→ Given request
Gather all lines in the entries that include the word "scene".
## Begin Data lines
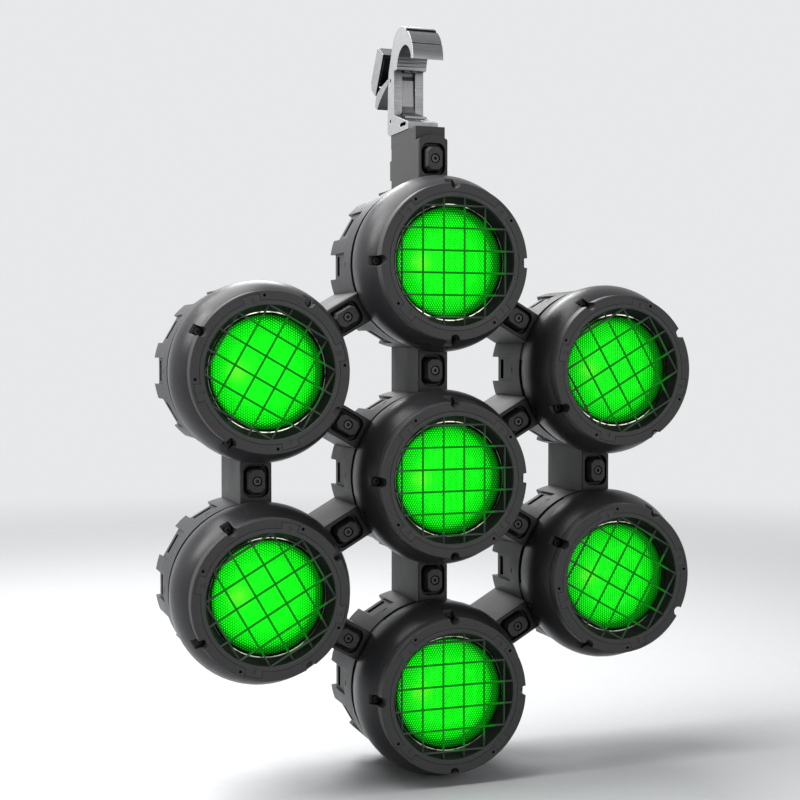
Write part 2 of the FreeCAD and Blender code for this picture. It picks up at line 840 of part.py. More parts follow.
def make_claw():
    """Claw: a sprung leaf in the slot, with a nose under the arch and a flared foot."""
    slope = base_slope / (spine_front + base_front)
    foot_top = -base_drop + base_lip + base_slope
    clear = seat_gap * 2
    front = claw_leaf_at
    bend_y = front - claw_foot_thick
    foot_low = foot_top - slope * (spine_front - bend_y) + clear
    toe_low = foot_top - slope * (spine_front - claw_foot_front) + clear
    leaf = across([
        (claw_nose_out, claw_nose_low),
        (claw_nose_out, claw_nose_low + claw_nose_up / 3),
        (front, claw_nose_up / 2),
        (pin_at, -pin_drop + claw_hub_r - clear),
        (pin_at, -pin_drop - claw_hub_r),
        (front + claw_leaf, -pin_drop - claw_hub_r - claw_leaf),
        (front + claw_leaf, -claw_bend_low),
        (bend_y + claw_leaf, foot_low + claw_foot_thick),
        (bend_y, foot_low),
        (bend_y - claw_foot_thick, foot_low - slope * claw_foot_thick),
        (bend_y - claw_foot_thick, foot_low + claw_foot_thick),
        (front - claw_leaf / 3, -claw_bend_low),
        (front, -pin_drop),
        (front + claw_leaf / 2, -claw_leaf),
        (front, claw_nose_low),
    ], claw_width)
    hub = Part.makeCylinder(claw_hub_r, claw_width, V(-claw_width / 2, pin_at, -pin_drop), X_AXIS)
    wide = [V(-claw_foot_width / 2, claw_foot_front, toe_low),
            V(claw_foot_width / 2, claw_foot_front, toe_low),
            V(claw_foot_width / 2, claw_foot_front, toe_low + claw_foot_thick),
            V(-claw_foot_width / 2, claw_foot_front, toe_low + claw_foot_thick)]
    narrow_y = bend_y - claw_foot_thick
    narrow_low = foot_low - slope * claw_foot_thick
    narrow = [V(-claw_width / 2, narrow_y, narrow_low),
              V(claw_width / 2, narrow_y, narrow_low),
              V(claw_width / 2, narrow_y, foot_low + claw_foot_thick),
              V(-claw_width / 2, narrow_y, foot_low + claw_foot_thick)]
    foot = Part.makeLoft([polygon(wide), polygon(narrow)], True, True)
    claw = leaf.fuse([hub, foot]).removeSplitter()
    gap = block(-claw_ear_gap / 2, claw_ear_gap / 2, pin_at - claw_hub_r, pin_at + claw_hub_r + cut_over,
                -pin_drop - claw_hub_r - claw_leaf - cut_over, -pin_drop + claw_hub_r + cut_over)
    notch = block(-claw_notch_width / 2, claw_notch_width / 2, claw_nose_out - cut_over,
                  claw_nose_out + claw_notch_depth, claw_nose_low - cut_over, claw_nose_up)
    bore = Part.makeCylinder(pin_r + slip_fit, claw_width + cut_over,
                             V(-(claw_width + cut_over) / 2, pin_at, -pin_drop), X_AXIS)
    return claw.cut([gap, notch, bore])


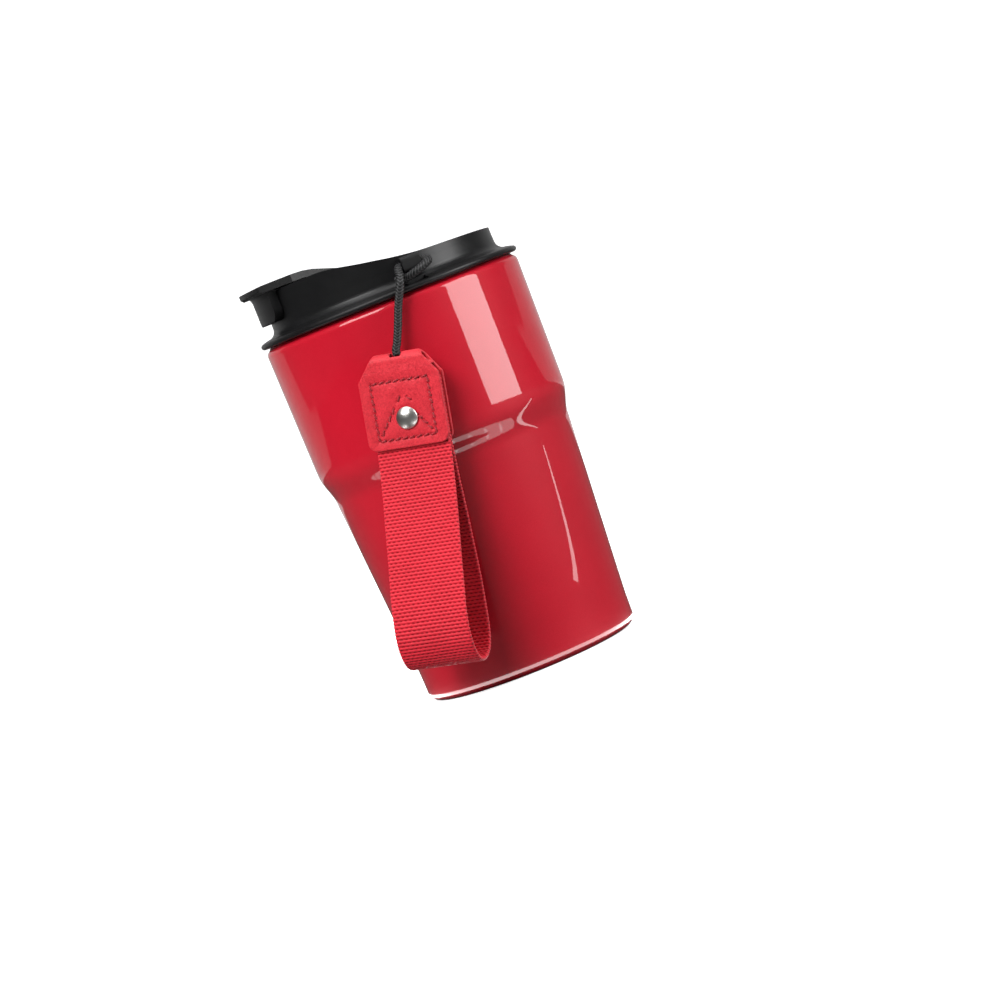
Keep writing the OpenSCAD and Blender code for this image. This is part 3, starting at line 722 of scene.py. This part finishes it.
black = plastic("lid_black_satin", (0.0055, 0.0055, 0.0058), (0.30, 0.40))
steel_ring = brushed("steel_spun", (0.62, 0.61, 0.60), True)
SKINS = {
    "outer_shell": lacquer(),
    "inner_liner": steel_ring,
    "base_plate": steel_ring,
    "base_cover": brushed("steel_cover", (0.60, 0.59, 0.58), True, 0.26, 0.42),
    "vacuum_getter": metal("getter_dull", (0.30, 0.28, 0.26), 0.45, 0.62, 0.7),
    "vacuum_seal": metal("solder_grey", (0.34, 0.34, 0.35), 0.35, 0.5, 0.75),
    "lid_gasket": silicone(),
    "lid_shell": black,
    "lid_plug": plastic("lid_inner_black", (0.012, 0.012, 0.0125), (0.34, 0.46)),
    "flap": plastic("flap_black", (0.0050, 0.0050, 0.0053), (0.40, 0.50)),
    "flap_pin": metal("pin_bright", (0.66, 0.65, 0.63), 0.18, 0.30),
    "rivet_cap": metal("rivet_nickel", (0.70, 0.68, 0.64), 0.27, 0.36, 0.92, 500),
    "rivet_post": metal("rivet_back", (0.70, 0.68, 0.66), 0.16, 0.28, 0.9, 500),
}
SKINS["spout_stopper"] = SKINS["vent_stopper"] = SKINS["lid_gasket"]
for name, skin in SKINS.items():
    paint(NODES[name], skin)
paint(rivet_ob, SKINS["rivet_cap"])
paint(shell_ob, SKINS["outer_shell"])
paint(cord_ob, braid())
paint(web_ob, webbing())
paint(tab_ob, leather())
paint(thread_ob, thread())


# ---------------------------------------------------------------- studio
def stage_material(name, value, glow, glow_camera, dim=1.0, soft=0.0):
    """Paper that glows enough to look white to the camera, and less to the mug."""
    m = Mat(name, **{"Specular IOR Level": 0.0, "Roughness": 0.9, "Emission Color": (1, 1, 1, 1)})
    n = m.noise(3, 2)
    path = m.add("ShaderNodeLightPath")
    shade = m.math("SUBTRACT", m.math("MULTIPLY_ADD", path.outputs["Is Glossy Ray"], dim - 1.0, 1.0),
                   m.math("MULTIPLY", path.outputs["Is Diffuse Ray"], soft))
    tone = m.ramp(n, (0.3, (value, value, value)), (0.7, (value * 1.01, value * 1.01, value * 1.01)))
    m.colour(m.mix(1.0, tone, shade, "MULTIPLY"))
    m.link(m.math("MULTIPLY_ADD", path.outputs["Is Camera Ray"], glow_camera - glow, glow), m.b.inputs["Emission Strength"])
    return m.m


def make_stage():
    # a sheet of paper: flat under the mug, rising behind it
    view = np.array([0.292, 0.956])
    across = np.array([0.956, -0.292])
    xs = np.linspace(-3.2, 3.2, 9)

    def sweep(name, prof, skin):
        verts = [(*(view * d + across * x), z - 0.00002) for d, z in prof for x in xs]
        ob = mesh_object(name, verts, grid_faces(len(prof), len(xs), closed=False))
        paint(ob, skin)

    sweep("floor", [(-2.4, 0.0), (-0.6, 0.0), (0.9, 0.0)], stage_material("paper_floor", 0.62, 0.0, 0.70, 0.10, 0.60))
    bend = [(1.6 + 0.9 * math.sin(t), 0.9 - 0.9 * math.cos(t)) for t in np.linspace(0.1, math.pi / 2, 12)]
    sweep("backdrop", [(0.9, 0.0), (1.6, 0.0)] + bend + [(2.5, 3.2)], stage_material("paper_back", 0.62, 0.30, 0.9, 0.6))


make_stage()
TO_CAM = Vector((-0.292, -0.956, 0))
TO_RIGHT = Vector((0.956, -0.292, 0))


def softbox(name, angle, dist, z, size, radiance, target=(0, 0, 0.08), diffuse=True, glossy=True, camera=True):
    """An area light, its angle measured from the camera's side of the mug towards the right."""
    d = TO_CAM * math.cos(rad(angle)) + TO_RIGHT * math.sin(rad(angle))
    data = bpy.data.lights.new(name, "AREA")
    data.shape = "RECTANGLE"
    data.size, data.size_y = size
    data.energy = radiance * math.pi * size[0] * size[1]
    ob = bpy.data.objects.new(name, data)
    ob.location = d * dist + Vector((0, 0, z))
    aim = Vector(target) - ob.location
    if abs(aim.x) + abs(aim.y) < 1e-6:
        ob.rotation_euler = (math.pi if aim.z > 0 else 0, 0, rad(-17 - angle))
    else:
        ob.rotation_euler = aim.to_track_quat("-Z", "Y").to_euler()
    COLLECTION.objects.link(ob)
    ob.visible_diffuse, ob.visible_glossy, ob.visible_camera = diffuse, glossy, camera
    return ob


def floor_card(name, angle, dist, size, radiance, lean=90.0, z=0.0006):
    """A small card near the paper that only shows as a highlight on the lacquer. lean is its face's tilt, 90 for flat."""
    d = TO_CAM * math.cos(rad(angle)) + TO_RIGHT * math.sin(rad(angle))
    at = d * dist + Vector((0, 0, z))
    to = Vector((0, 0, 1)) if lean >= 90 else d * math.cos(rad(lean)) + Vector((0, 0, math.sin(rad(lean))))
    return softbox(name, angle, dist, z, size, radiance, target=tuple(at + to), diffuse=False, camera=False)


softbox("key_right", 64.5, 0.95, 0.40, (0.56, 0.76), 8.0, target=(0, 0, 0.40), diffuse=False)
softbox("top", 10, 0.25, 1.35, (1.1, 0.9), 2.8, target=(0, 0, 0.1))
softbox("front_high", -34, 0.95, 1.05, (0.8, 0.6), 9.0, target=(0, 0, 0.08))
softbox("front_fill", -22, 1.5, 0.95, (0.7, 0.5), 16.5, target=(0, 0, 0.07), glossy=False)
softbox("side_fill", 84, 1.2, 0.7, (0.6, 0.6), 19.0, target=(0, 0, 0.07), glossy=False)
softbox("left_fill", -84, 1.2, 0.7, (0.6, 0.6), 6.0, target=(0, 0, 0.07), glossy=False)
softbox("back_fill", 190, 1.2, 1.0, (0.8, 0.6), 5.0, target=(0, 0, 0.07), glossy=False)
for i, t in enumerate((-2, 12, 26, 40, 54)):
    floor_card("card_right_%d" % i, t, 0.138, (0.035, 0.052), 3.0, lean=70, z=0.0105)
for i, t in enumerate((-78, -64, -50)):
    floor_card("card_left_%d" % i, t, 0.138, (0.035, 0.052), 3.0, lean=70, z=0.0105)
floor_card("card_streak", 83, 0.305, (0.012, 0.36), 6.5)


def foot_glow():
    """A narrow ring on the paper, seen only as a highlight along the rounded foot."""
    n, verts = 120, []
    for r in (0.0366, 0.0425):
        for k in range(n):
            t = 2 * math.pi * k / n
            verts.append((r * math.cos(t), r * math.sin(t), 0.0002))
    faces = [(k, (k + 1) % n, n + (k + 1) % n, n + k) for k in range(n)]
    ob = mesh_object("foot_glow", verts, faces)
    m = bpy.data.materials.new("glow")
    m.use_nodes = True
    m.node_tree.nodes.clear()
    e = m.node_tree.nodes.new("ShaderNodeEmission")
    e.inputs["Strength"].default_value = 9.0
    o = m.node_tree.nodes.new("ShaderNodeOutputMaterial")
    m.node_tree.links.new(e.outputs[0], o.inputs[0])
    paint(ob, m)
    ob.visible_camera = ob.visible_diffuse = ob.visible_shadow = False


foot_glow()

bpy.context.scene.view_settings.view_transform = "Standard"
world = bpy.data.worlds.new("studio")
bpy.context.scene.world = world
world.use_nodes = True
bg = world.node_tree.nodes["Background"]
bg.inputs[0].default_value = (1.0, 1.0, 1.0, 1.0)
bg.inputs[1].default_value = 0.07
## End Data lines
→ Result of this exercise
Keep writing the OpenSCAD and Blender code for this image. This is part 3, starting at line 722 of scene.py. This part finishes it.
bpy.context.scene.view_settings.view_transform = "Standard"
bpy.context.scene.world = world